===== MATERIAL =====

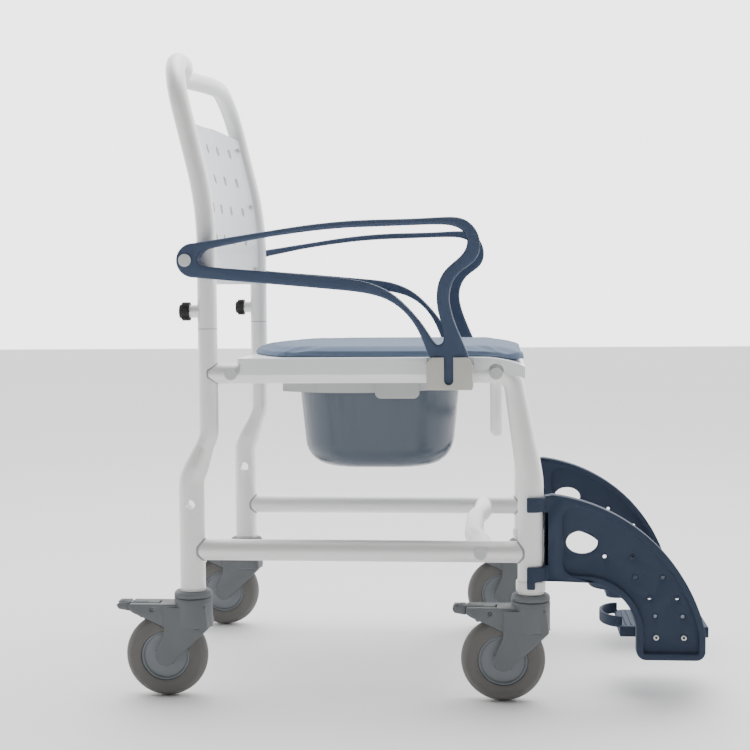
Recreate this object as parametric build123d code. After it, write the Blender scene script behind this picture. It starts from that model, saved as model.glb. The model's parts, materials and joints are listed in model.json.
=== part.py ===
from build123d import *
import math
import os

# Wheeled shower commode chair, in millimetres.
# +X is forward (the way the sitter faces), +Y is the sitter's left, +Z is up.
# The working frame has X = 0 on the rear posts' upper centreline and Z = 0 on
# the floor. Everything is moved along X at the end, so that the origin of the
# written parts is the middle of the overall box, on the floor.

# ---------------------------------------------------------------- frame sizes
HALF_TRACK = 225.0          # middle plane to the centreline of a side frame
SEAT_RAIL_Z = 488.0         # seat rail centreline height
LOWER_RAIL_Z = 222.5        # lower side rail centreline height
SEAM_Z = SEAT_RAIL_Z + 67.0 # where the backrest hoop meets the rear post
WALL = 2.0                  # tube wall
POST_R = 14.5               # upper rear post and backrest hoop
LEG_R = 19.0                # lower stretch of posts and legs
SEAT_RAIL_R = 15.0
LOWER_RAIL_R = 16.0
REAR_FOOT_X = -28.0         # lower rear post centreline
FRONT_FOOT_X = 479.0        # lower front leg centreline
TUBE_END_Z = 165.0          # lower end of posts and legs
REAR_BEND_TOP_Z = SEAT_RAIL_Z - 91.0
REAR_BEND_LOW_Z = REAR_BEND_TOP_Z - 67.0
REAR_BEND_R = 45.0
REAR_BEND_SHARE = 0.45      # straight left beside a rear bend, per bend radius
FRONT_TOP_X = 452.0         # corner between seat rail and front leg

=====

> _WHAT YOU ARE ASKED TO DO_: Reproduce all data above, unchanged.

> _CORRECT RESPONSE_:
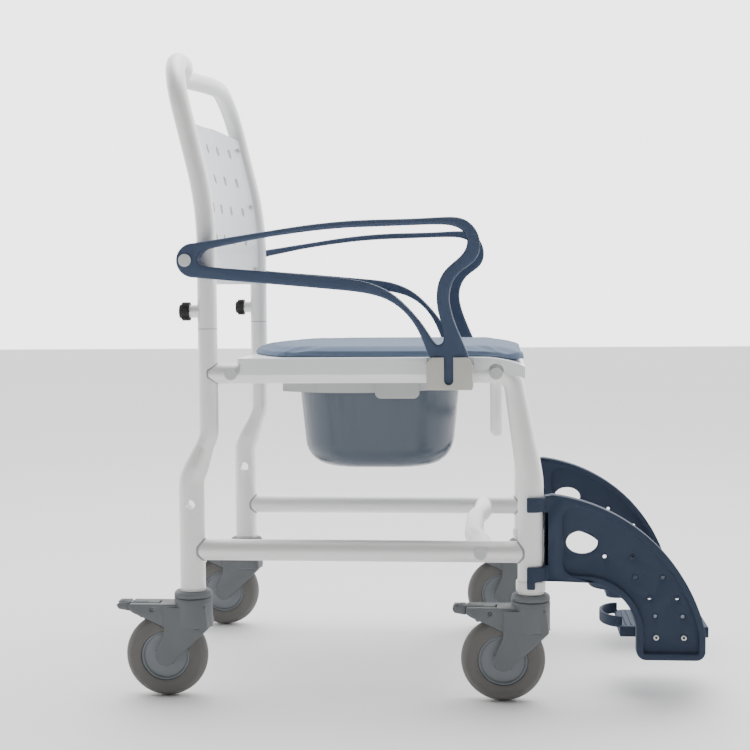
Recreate this object as parametric build123d code. After it, write the Blender scene script behind this picture. It starts from that model, saved as model.glb. The model's parts, materials and joints are listed in model.json.
=== part.py ===
from build123d import *
import math
import os

# Wheeled shower commode chair, in millimetres.
# +X is forward (the way the sitter faces), +Y is the sitter's left, +Z is up.
# The working frame has X = 0 on the rear posts' upper centreline and Z = 0 on
# the floor. Everything is moved along X at the end, so that the origin of the
# written parts is the middle of the overall box, on the floor.

# ---------------------------------------------------------------- frame sizes
HALF_TRACK = 225.0          # middle plane to the centreline of a side frame
SEAT_RAIL_Z = 488.0         # seat rail centreline height
LOWER_RAIL_Z = 222.5        # lower side rail centreline height
SEAM_Z = SEAT_RAIL_Z + 67.0 # where the backrest hoop meets the rear post
WALL = 2.0                  # tube wall
POST_R = 14.5               # upper rear post and backrest hoop
LEG_R = 19.0                # lower stretch of posts and legs
SEAT_RAIL_R = 15.0
LOWER_RAIL_R = 16.0
REAR_FOOT_X = -28.0         # lower rear post centreline
FRONT_FOOT_X = 479.0        # lower front leg centreline
TUBE_END_Z = 165.0          # lower end of posts and legs
REAR_BEND_TOP_Z = SEAT_RAIL_Z - 91.0
REAR_BEND_LOW_Z = REAR_BEND_TOP_Z - 67.0
REAR_BEND_R = 45.0
REAR_BEND_SHARE = 0.45      # straight left beside a rear bend, per bend radius
FRONT_TOP_X = 452.0         # corner between seat rail and front leg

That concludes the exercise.